• Task description: Quote the material below exactly as written, from the first line to the line that holds "CLOSED_PITCH = 1.08", endpoints included.

## start

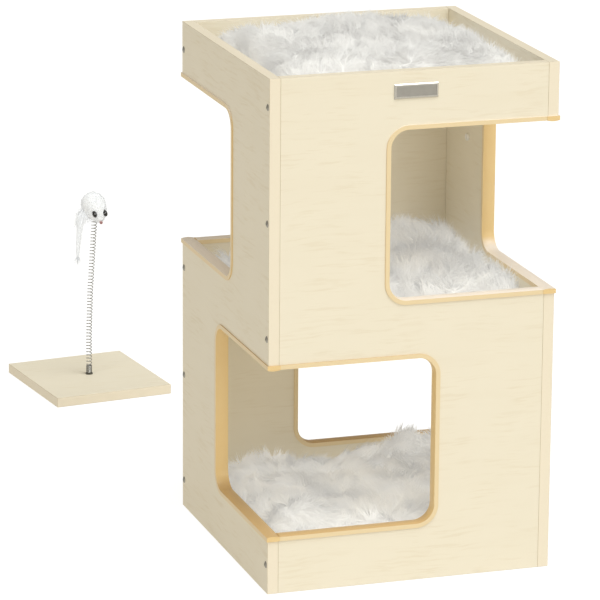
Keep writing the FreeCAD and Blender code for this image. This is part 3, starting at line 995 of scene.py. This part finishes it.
COIL_STEPS = 16            # points in one turn of the wire
WIRE_SIDES = 6
CLOSED_PITCH = 1.08        # pitch of the closed turns, in thicknesses of wire


def axis_point(stations, height):
    """The point of the spring's axis at a height, along straight stretches joined at the stations."""
    for a, b in zip(stations, stations[1:]):
        if height <= b.z or b is stations[-1]:
            return a + (b - a) * ((height - a.z) / (b.z - a.z))


def wire_tube(name, path, radius):
    """A round wire along a path, closed at both ends."""
    bm = bmesh.new()
    rings = []
    for i, place in enumerate(path):
        ahead = path[min(i + 1, len(path) - 1)] - path[max(i - 1, 0)]
        rings.append(new_ring(bm, place, radius, WIRE_SIDES, ahead.to_track_quat("Z", "Y")))
    join_rings(bm, rings)
    bm.faces.new(list(reversed(rings[0])))
    bm.faces.new(rings[-1])
    return mesh_object(name, close_mesh(bm, name))


def spring_stations():
    """Foot, two bends and top of the spring's axis, from the CAD rods, and its outer radius."""
    low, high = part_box("lower_spring")
    radius = (high.x - low.x) / 2
    foot = middle_of("spring_ferrule")
    foot.z = low.z
    bends = {j["name"]: Vector(j["pos_m"]) for j in frame["joints"] if "pos_m" in j}
    lower = bends["spring_sway_ahead"]
    upper = bends["spring_sway_aside"]
    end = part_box("upper_spring")[1]
    top = Vector((end.x - radius, upper.y, end.z))
    return [foot, lower, upper, top], radius


class CATHOUSE_OT_spring(bpy.types.Operator):
    """Wind the toy's spring as one wire in two pieces, split halfway between the two sway joints"""
    bl_idname = "cathouse.spring"
    bl_label = "Spring"

    def execute(self, context):
        settings = context.scene.cat_spring
        groups = shared_groups()
        stations, outer = spring_stations()
        foot, lower, upper, top = stations
        turn_radius = outer - settings.wire / 2
        split = (lower.z + upper.z) / 2
        height = foot.z + settings.wire / 2
        angle = 0.0
        paths = ([], [])
        while height < top.z - settings.wire:
            axis = axis_point(stations, height)
            place = axis + Vector((math.cos(angle), math.sin(angle), 0)) * turn_radius
            paths[height > split].append(place)
            closed = height < foot.z + settings.foot
            pitch = settings.wire * CLOSED_PITCH if closed else settings.pitch
            height += pitch / COIL_STEPS
            angle += 2 * math.pi / COIL_STEPS
        paths[0].append(paths[1][0])
        material = metal("Spring Wire", (0.50, 0.50, 0.49), 0.30, groups)
        joined = (("spring_foot_coil", paths[0], "toy_stand", "spring_middle", lower,
                   ("lower_spring", "middle_spring")),
                  ("spring_top_coil", paths[1], "spring_middle", "mouse", upper, ("upper_spring",)))
        for name, path, near, far, bend, rods in joined:
            coil = wire_tube(name, path, settings.wire / 2)
            coil.data.materials.append(material)
            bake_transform(coil)
            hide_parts(*rods)
        finish_node("spring_ferrule", metal("Ferrule Steel", (0.20, 0.20, 0.19), 0.35, groups))
        return {"FINISHED"}


# ---------------------------------------------------------------- mouse

PLUSH_VOXEL = 0.0012
PLUSH_INSET = 0.95         # the skin next to the CAD body, which leaves room for its pile
PLUSH_BUMP = 0.0005
BUMP_SCALE = 160
ALL_SLOPES = -2.0          # lets the pile grow on faces that look any way
TAIL_SHARES = (0.20, 0.30, 0.40, 0.50, 0.60, 0.70, 0.80, 0.90, 0.97)    # stations down the tail
TAIL_SIDES = 10
TAIL_RADIUS = 0.0042       # of its core at the rump
TAIL_TAPER = 0.85          # share of that radius which is gone at its end


class CATHOUSE_OT_mouse(bpy.types.Operator):
    """Make the plush mouse: body, short pile, hanging tail, eyes and nose"""
    bl_idname = "cathouse.mouse"
    bl_label = "Mouse"

    def execute(self, context):
        groups = shared_groups()
        settings = context.scene.cat_mouse
        plush = fur_material("Short Plush", tuple(settings.plush), settings.plush_painted_glow)
        hair = fur_material("Tail Hair", tuple(settings.hair), settings.hair_painted_glow)
        body = nodes["mouse_body"]
        bm = bmesh.new()
        bm.from_mesh(body.data)
        bmesh.ops.remove_doubles(bm, verts=bm.verts, dist=1e-6)
        skin = mesh_object("mouse_plush", close_mesh(bm, "mouse_plush"))
        add_modifier(skin, "REMESH", mode="VOXEL", voxel_size=PLUSH_VOXEL)
        baked(skin)
        middle = middle_of("mouse_body")
        for vertex in skin.data.vertices:
            vertex.co = middle + (vertex.co - middle) * PLUSH_INSET
            vertex.co += vertex.normal * PLUSH_BUMP * noise.noise(vertex.co * BUMP_SCALE)
        shade_smooth(skin.data)
        skin.data.materials.clear()
        skin.data.materials.append(plush)
        lock = lock_mesh("plush_lock", PLUSH_BEND)
        pile = grow_fur(skin, "mouse_pile", lock, {
            "Locks per Square Metre": settings.plush_locks / skin_area(skin, ALL_SLOPES),
            "Length": settings.plush_length, "Thickness": 0.0004, "Lift": 0.2,
            "Drift": 0.3, "Drift Size": 0.05, "Clump Size": 0.004, "Clump Pull": 0.0,
            "Lowest Slope": ALL_SLOPES, "Seed": 5, "Material": plush})
        tail = tail_skin("mouse_tail_core")
        tail.data.materials.append(hair)
        tail_pile = grow_fur(tail, "mouse_tail_pile", lock, {
            "Locks per Square Metre": settings.hair_locks / skin_area(tail, ALL_SLOPES),
            "Length": settings.hair_length, "Thickness": 0.0005, "Lift": 0.05,
            "Drift": 0.05, "Drift Size": 0.04, "Clump Size": 0.02, "Clump Pull": 0.0,
            "Hang": 1.0, "Lowest Slope": ALL_SLOPES, "Seed": 9, "Material": hair})
        bpy.data.objects.remove(lock)
        pieces = ((skin, "plush"), (pile, "plush"), (tail, "tail_fur"), (tail_pile, "tail_fur"))
        for piece, slot in pieces:
            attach(piece, "mouse")
        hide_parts("mouse_body")
        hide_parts("mouse_tail")
        eye_black = plastic("Eye Black", (0.012, 0.012, 0.012), 0.08, groups, Coat_Weight=0.6)
        finish_node("mouse_eyes", eye_black)
        finish_node("mouse_nose", plastic("Nose Pink", (0.42, 0.22, 0.22), 0.35, groups))
        return {"FINISHED"}


def tail_skin(name):
    """The tail's core: a thin tapered tube from inside the rump down the line of its CAD solid."""
    mesh = nodes["mouse_tail"].data
    low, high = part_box("mouse_tail")
    length = high.z - low.z
    rump = middle_of("mouse_body")
    stations = []
    for share in TAIL_SHARES:
        level = high.z - length * share
        weights = [(1 / (1e-5 + (v.co.z - level) ** 2), v.co) for v in mesh.vertices]
        centre = sum((co * weight for weight, co in weights), Vector()) / sum(w for w, _ in weights)
        stations.append(Vector((centre.x, centre.y, level)))
    root = stations[0].lerp(rump, 0.4) + Vector((0, 0, length * 0.08))
    stations.insert(0, root)
    rings = []
    bm = bmesh.new()
    for index, station in enumerate(stations):
        radius = TAIL_RADIUS * (1 - TAIL_TAPER * index / (len(stations) - 1))
        rings.append(new_ring(bm, station, radius, TAIL_SIDES))
    join_rings(bm, rings)
    bm.faces.new(rings[0])
    bm.faces.new(list(reversed(rings[-1])))
    return mesh_object(name, close_mesh(bm, name))


# ---------------------------------------------------------------- studio

SWEEP_SIZE = 14
SWEEP_DROP = 0.0006        # keeps the sweep just under the object's foot
WORLD_COLOR = (1.0, 0.93, 0.80)
WORLD_STRENGTH = 0.38

# Each light's name, azimuth, elevation and width in degrees, strength and colour.
LIGHTS = (
    ("Key Light", -28, 66, 40, 1.75, (0.97, 1.0, 1.0)),
    ("Fill Light", -24, 14, 40, 0.60, (1.0, 0.99, 0.93)),
    ("Side Light", 50, 38, 10, 0.42, (1.0, 0.97, 0.86)),
)


def line_of(azimuth, elevation):
    """The way that a light or a camera looks. Azimuth 0 is towards the back, elevation is downwards."""
    return Vector((math.sin(azimuth) * math.cos(elevation),
                   math.cos(azimuth) * math.cos(elevation), -math.sin(elevation)))


def soft_sun(name, azimuth, elevation, width, strength, color):
    """A wide even light. Its angles are in degrees."""
    data = bpy.data.lights.new(name, "SUN")
    data.energy = strength
    data.angle = math.radians(width)
    data.color = color
    light = bpy.data.objects.new(name, data)
    bpy.context.scene.collection.objects.link(light)
    ahead = line_of(math.radians(azimuth), math.radians(elevation))
    light.rotation_euler = ahead.to_track_quat("-Z", "Y").to_euler()


class CATHOUSE_OT_studio(bpy.types.Operator):
    """Set the camera, the white sweep, the world and the soft lights"""
    bl_idname = "cathouse.studio"
    bl_label = "Studio"

    def execute(self, context):
        settings = context.scene.cat_studio
        azimuth, roll = settings.azimuth, settings.roll
        ahead = line_of(azimuth, settings.elevation)
        right = Vector((math.cos(azimuth), -math.sin(azimuth), 0))
        up = right.cross(ahead)
        tilted_right = right * math.cos(roll) + up * math.sin(roll)
        tilted_up = up * math.cos(roll) - right * math.sin(roll)
        camera = bpy.data.cameras.new("Camera")
        camera.sensor_width = 36
        camera.lens = settings.lens
        camera.clip_end = 50
        eye = bpy.data.objects.new("Camera", camera)
        context.scene.collection.objects.link(eye)
        axes = Matrix((tilted_right, tilted_up, -ahead)).transposed().to_4x4()
        eye.matrix_world = Matrix.Translation(settings.place) @ axes
        context.scene.camera = eye

        bm = bmesh.new()
        bmesh.ops.create_grid(bm, x_segments=4, y_segments=4, size=SWEEP_SIZE)
        floor = mesh_object("studio_floor", close_mesh(bm, "studio_floor"))
        floor.data.transform(Matrix.Translation((0, 0, -SWEEP_DROP)))
        if floor.data.polygons[0].normal.z < 0:
            floor.data.flip_normals()
        floor.data.materials.append(floor_material())

        world = bpy.data.worlds.new("Studio World")
        world.use_nodes = True
        backdrop = world.node_tree.nodes["Background"]
        backdrop.inputs["Color"].default_value = (*WORLD_COLOR, 1)
        backdrop.inputs["Strength"].default_value = WORLD_STRENGTH
        context.scene.world = world
        for light in LIGHTS:
            soft_sun(*light)
        context.scene.view_settings.view_transform = "Standard"
        context.scene.view_settings.look = "None"
        return {"FINISHED"}


# ---------------------------------------------------------------- add-on

class CATHOUSE_PT_panel(bpy.types.Panel):
    """Lists the steps and sizes of the cat house"""
    bl_label = "Cat House"
    bl_idname = "CATHOUSE_PT_panel"
    bl_space_type = "VIEW_3D"
    bl_region_type = "UI"
    bl_category = "Cat House"

    def draw(self, context):
        for operator in OPERATORS:
            self.layout.operator(operator.bl_idname)
        for owner, group in SETTINGS.items():
            box = self.layout.box()
            for prop in group.__annotations__:
                box.prop(getattr(context.scene, owner), prop)


SETTINGS = {
    "cat_laminate": LaminateSettings,
    "cat_trim": TrimSettings,
    "cat_fur": FurSettings,
    "cat_spring": SpringSettings,
    "cat_mouse": MouseSettings,
    "cat_studio": StudioSettings,
}
OPERATORS = (CATHOUSE_OT_studio, CATHOUSE_OT_boards, CATHOUSE_OT_trim, CATHOUSE_OT_hardware,
             CATHOUSE_OT_cushions, CATHOUSE_OT_spring, CATHOUSE_OT_mouse)
CLASSES = (*SETTINGS.values(), *OPERATORS, CATHOUSE_PT_panel)


def register():
    for cls in CLASSES:
        bpy.utils.register_class(cls)
    for owner, group in SETTINGS.items():
        setattr(bpy.types.Scene, owner, PointerProperty(type=group))


def unregister():
    for owner in SETTINGS:
        delattr(bpy.types.Scene, owner)
    for cls in reversed(CLASSES):
        bpy.utils.unregister_class(cls)


def main():
    register()
    for operator in OPERATORS:
        area, name = operator.bl_idname.split(".")
        getattr(getattr(bpy.ops, area), name)()


if __name__ == "__main__":
    main()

## end

• Answer to this problem:
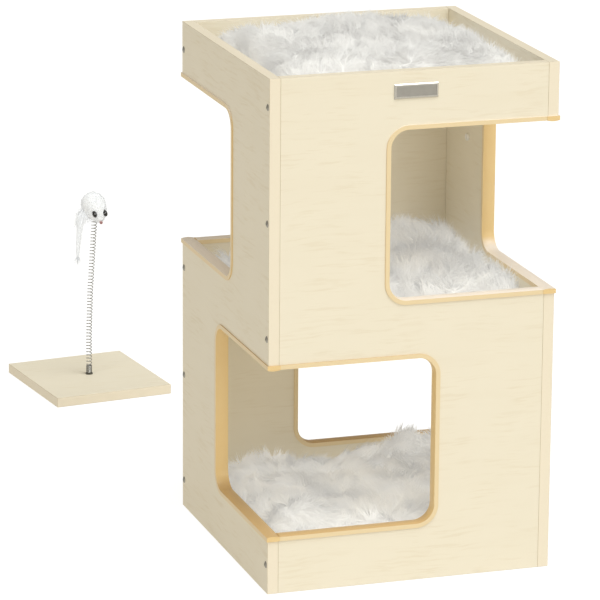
Keep writing the FreeCAD and Blender code for this image. This is part 3, starting at line 995 of scene.py. This part finishes it.
COIL_STEPS = 16            # points in one turn of the wire
WIRE_SIDES = 6
CLOSED_PITCH = 1.08        # pitch of the closed turns, in thicknesses of wire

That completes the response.